Rapid reform, however, has done little to impress the opponents of Turkish accession, who focus on emotionally powerful issues like Europe's historically Chris-tian identity. In the latest French poll, 56% of respondents say they oppose Turkish accession "in principle." But in the same poll, 63% said that they could "imagine" Turkey entering if the right reforms were carried out which is exactly what the E.U. is now requiring of Turkey. Elsewhere, opposition to Turkish entry remains high. In the Netherlands, 41% are against while 21% are in favor; in Germany, the figures are 46% and 45%. In a new TIME/CNN poll, 52% of those surveyed in Britain, France and Germany say they oppose Turkish entry, while 39% favor it. Turkey in the E.U.? Dutch M.P. Geert Wilders says simply: "Never! Turkey is an Islamic country and doesn't belong in the E.U. I'd sooner let Australia or Canada join."

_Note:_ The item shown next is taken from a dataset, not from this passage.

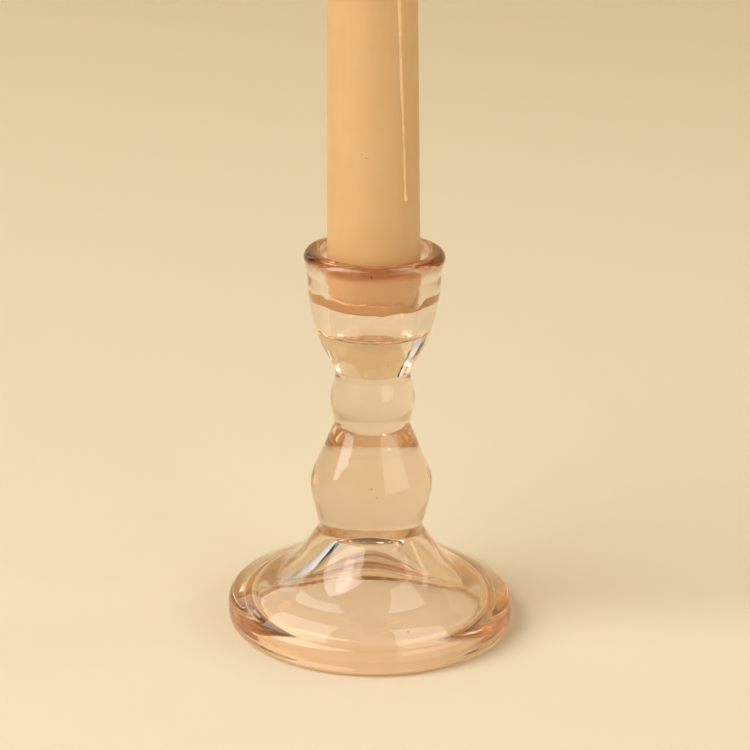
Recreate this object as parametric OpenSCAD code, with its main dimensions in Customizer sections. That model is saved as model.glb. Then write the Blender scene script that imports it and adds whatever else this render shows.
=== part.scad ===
// Pressed-glass candlestick with a taper candle standing in its socket.
// Units are millimetres. The foot's resting ring lies on z = 0, and the glass's axis is the Z axis.

/* [Foot] */
// Diameter over the foot
foot_d = 70; // [69.5:0.5:72]
// Height of the foot's thick edge
foot_edge_h = 8; // [7.9:0.1:8.6]
// Diameter of the hollow where it opens on the resting ring
ring_d = 55.4; // [54:0.2:57]
// Height of the hollow under the foot
hollow_h = 24.4; // [22:0.2:25]

/* [Stem] */
// Diameter of the waist above the foot
waist_d = 25.2; // [24:0.2:26]
// Diameter of the baluster at its belly
belly_d = 29.6; // [29:0.2:31]
// Diameter of the neck between baluster and knop
neck_d = 18.2; // [17.8:0.2:18.6]
// Diameter of the knop
knop_d = 20.4; // [20:0.2:20.8]
// Diameter of the throat between knop and cup
throat_d = 17.9; // [17:0.1:18.4]

/* [Cup] */
// Height of the glass from the table to its lip
glass_h = 94.9; // [94.4:0.1:96]
// Diameter of the cup below its lip
cup_d = 31.6; // [31:0.1:32]
// Diameter over the lip
lip_d = 33.5; // [33:0.1:34]
// Diameter of the socket at its mouth
mouth_d = 25; // [24.6:0.1:25.2]
// Diameter of the socket at its floor
floor_d = 20.4; // [19.4:0.1:20.6]
// Depth of the socket from the lip to its floor
socket_depth = 20; // [19.5:0.5:21]

/* [Candle] */
// Diameter of the candle where it leaves the cup
candle_d = 22; // [21.4:0.1:22.2]
// Length of the candle from its foot to its top
candle_l = 130; // [90:5:200]
// How much the candle's diameter shrinks in 100 mm of height
candle_taper = 2.2; // [1.5:0.1:3]
// How far the candle goes into the socket
candle_insert = 13; // [12:0.5:13.5]
// Lean of the candle in its socket, in degrees
candle_lean = 1; // [0:0.1:1]
// Thickness of the coloured wax over the pale core
overdip_t = 0.8; // [0.5:0.1:1.2]
// Diameter of the wick
wick_d = 1.8; // [1.4:0.1:2.4]

/* [Hidden] */
$fn = 96;

// --- Belts: an outline is a belt run round a row of round stations ---
// A station is [centre radius, centre height, rounding radius, side].
// Side is 1 where the solid bulges round the station, and -1 where it dips round it.
function bulge(r, z, rho) = [r - rho, z, rho, 1];
function dip(r, z, rho) = [r + rho, z, rho, -1];
// The same on the wall of a hollow, where r is the radius of the air inside.
function inner_bulge(r, z, rho) = [r + rho, z, rho, 1];
function inner_dip(r, z, rho) = [r - rho, z, rho, -1];

arc_step = 6; // largest turn between two points of an arc, in degrees
function centre(s) = [s[0], s[1]];
function reach(s) = s[2] * s[3];
// Direction of the straight run that leaves station a and touches station b.
function heading(a, b) =
    let (way = centre(b) - centre(a))
    atan2(way.y, way.x) - asin((reach(b) - reach(a)) / norm(way));
function touch(s, angle) = centre(s) - reach(s) * [-sin(angle), cos(angle)];
// A turn from one heading to another, between -180 and 180 degrees.
function turn(from, to) =
    let (d = (to - from) % 360)
    d > 180 ? d - 360 : (d < -180 ? d + 360 : d);
function arc(s, from, to) =
    let (swing = turn(from, to), steps = max(1, ceil(abs(swing) / arc_step)))
    [for (k = [0 : steps]) touch(s, from + swing * k / steps)];
// The belt leaves the axis at heading 0 and comes back to it at heading 180.
function belt(stations) =
    let (
        last = len(stations) - 1,
        runs = [0, for (i = [1 : last]) heading(stations[i - 1], stations[i]), 180],
        path = [for (i = [0 : last]) each arc(stations[i], runs[i], runs[i + 1])]
    )
    [[0, path[0].y], each path, [0, path[len(path) - 1].y]];

// --- Glass ---
foot_low_round = 2.6;
foot_top_round = 3;
sweep_round = 16.7; // hollow sweep from the foot up to the waist
sweep_centre = [31, 26.9];
crown_round = 20; // slight swell of the foot between its edge and the sweep
crown_lie = 15.9; // slope of the foot where the swell turns into the sweep, in degrees
crown_gap = 0.01; // keeps the swell just clear of the sweep, so that a straight run joins them
crown_centre = sweep_centre - (sweep_round + crown_gap + crown_round) * [sin(crown_lie), cos(crown_lie)];
ring_round = 0.8;
shoulder_z = 1.8;
shoulder_round = 3;
flank_round = 30; // wall of the hollow, which bulges a little into it
flank_centre = [35.1, 33.9];
apex_round = 7;
lip_round = 1.85;
lip_z = glass_h - lip_round;
floor_z = glass_h - socket_depth;
floor_round = 2;

GLASS = [
    // hollow under the foot, from its apex outwards
    [0, hollow_h - apex_round, apex_round, -1],
    [flank_centre.x, flank_centre.y, flank_round, 1],
    inner_dip(ring_d / 2, shoulder_z, shoulder_round),
    inner_bulge(ring_d / 2, ring_round, ring_round),
    // foot
    bulge(foot_d / 2, foot_low_round, foot_low_round),
    bulge(foot_d / 2, foot_edge_h - foot_top_round, foot_top_round),
    [crown_centre.x, crown_centre.y, crown_round, 1],
    [sweep_centre.x, sweep_centre.y, sweep_round, -1],
    // stem
    dip(waist_d / 2, 24.9, 1.7),
    bulge(belly_d / 2, 35.5, 11.7),
    dip(neck_d / 2, 51.8, 2),
    bulge(knop_d / 2, 57.7, 9.9),
    dip(throat_d / 2, 64.4, 2.5),
    // cup and lip
    bulge(cup_d / 2 - 1.5, 80, 20),
    bulge(cup_d / 2, 87.4, 31),
    dip(cup_d / 2 + 0.1, 89.4, 1.4),
    bulge(lip_d / 2, lip_z, lip_round),
    inner_bulge(mouth_d / 2, lip_z, lip_round),
    // socket
    inner_dip(floor_d / 2, floor_z + floor_round, floor_round)
];

module glass_candlestick() {
    color([0.93, 0.78, 0.68, 0.45]) rotate_extrude() polygon(belt(GLASS));
}

// --- Candle, drawn standing on z = 0 and then set into the socket ---
candle_foot_z = glass_h - candle_insert;
foot_r = 10.1; // cut foot, narrower than the candle
foot_round = 1.2;
foot_cone_h = 5.5; // height over which the foot swells to the full candle
swell_round = 5;
rim_round = 0.9;
dish_r = 14; // radius of the hollow that burning left in the top
dish_depth = 2.6;
wick_out = 6.5; // straight wick standing above the hollow
wick_bend_r = 4;
wick_bend = 35;

function candle_r(z) = candle_d / 2 - (z - candle_insert) * candle_taper / 200;

CANDLE = [
    bulge(foot_r, foot_round, foot_round),
    bulge(candle_r(foot_cone_h), foot_cone_h, swell_round),
    bulge(candle_r(candle_l), candle_l - rim_round, rim_round),
    [0, candle_l - dish_depth + dish_r, dish_r, -1]
];
CORE_SLEEVE = [
    bulge(foot_r - overdip_t, foot_round, foot_round),
    bulge(candle_r(foot_cone_h) - overdip_t, foot_cone_h, swell_round),
    bulge(candle_r(candle_l) - overdip_t, candle_l + rim_round, rim_round)
];

module in_socket() {
    translate([0, 0, candle_foot_z]) rotate([0, -candle_lean, 0]) children();
}

module core_section() {
    intersection() {
        polygon(belt(CANDLE));
        polygon(belt(CORE_SLEEVE));
    }
}

module wick_hole() {
    cylinder(h = candle_l, d = wick_d);
}

module candle_core() {
    color([0.98, 0.87, 0.70]) in_socket() difference() {
        rotate_extrude() core_section();
        wick_hole();
    }
}

module candle_overdip() {
    color([0.93, 0.72, 0.50]) in_socket() rotate_extrude() difference() {
        polygon(belt(CANDLE));
        polygon(belt(CORE_SLEEVE));
    }
}

wick_top = candle_l - dish_depth + wick_out;

module wick() {
    color([0.25, 0.21, 0.18]) in_socket() {
        cylinder(h = wick_top, d = wick_d);
        translate([wick_bend_r, 0, wick_top]) rotate([90, 0, 0])
            rotate_extrude(angle = -wick_bend) translate([-wick_bend_r, 0]) circle(d = wick_d);
    }
}

// --- Drip: a run of wax from the rim, set fast in the candle's side and ending in a bead ---
drip_d = 1;
bead_d = 1.5;
drip_low_z = 27.2; // height of the bead above the candle's foot
drip_low_turn = -46.5; // place of the bead round the candle, in degrees
drip_high_turn = -64; // place of the run's top end
drip_high_z = candle_l - 2 * rim_round;

function on_candle(z, angle, sink) =
    let (r = candle_r(z) - sink)
    [r * cos(angle), r * sin(angle), z];

module wax_drip() {
    low = on_candle(drip_low_z, drip_low_turn, 0);
    high = on_candle(drip_high_z, drip_high_turn, 0);
    way = high - low;
    run = norm(way);
    outline = [
        bulge(bead_d / 2, 0, bead_d / 2),
        dip(drip_d / 2, 1.1 * bead_d, 0.8 * bead_d),
        bulge(drip_d / 2, run, drip_d / 2)
    ];
    color([1, 0.93, 0.80]) in_socket() translate(low)
        rotate([0, acos(way.z / run), atan2(way.y, way.x)]) rotate_extrude() polygon(belt(outline));
}

// --- Softened wax squeezed between the candle's foot and the socket ---
wax_gap = 0.1; // clearance to the glass, so that the candle lifts out
foot_wax_low = 0.4;
foot_wax_h = 3.4;

// Radius of the socket's tapered wall, along the straight run between lip and floor.
socket_run = heading(GLASS[len(GLASS) - 2], GLASS[len(GLASS) - 1]);
socket_foot = touch(GLASS[len(GLASS) - 1], socket_run);
function socket_r(z) = socket_foot.x + (z - socket_foot.y) / tan(socket_run);

module foot_wax() {
    low = candle_foot_z + foot_wax_low;
    high = low + foot_wax_h;
    color([0.90, 0.66, 0.42]) difference() {
        rotate_extrude() polygon([
            [foot_r - foot_round, low],
            [socket_r(low) - wax_gap, low],
            [socket_r(high) - wax_gap, high],
            [foot_r - foot_round, high]
        ]);
        in_socket() rotate_extrude() polygon(belt(CANDLE));
    }
}

glass_candlestick();
candle_core();
candle_overdip();
wick();
wax_drip();
foot_wax();
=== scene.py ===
"""Looks for a pressed-glass candlestick with a taper candle, in metres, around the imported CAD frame."""

import math

import bmesh
import bpy
from mathutils import Matrix, Vector, noise


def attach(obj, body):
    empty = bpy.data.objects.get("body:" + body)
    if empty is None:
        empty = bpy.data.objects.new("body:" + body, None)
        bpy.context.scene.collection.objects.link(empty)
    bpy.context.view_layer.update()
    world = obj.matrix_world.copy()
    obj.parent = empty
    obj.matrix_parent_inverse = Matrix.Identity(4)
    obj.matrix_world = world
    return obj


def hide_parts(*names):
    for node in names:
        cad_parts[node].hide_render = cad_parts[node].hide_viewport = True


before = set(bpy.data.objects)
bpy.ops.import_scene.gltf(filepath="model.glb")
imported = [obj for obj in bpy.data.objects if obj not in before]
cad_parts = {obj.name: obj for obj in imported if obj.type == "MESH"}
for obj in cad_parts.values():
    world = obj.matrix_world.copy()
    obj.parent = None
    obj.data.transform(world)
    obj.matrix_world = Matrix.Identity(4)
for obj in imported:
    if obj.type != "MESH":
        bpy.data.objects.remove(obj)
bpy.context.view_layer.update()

MM = 0.001
# The floor lies a hair below the glass, so that light leaves the foot before it meets the floor.
FLOOR_GAP = 0.05 * MM
# Softboxes in watts, then the strengths of the room's light and of the backdrop's glow.
KEY, FILL, RIM, ROOM, GLOW = 318, 52, 1.2, 0.22, 0.24
# The softboxes are laid out close to the object, and then moved out and enlarged by this factor.
LAMP_SCALE = 2.2
# Radius of the cove's flat floor, radius of its bend and height of its wall, in metres.
COVE_FLAT, COVE_BEND, COVE_WALL = 7.0, 1.5, 5.5
# Camera: place in metres, downward pitch and roll in degrees, focal length in millimetres.
CAMERA_AT, CAMERA_PITCH, CAMERA_ROLL, CAMERA_LENS = (0.0005, -0.5382, 0.2510), 19.21, 0.81, 114.0


# ---------------------------------------------------------------- outlines
# An outline is a belt run round a row of round stations, as in the CAD model.
# A station is (centre radius, centre height, rounding radius, side), in millimetres. Side is 1 where the
# solid bulges round the station and -1 where it dips round it.

def bulge(r, z, rho):
    return (r - rho, z, rho, 1)


def dip(r, z, rho):
    return (r + rho, z, rho, -1)


def inner_bulge(r, z, rho):
    return (r + rho, z, rho, 1)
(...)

What opponents are not talking about are the consequences if the E.U. says no. Reform could come to an end as the unity inspired by the membership drive evaporates. Some fear radical elements throughout the Middle East would take the rejection as proof that the West doesn't want to co-exist with Islam. Writing in the current issue of Foreign Affairs, David Phillips of the U.S. Council on Foreign Relations warns that a no would turn Turkey into "a hotbed of anti-Americanism and extremism" while a yes would raise "a firewall against terrorism." That may be overstating the case, but the past two years have demonstrated convincingly that the promise of partnership with the West is a powerful and peaceful inducement for democratic change in an Islamic country. That's a rare accomplishment in today's world. It would be rarer still if it lasts.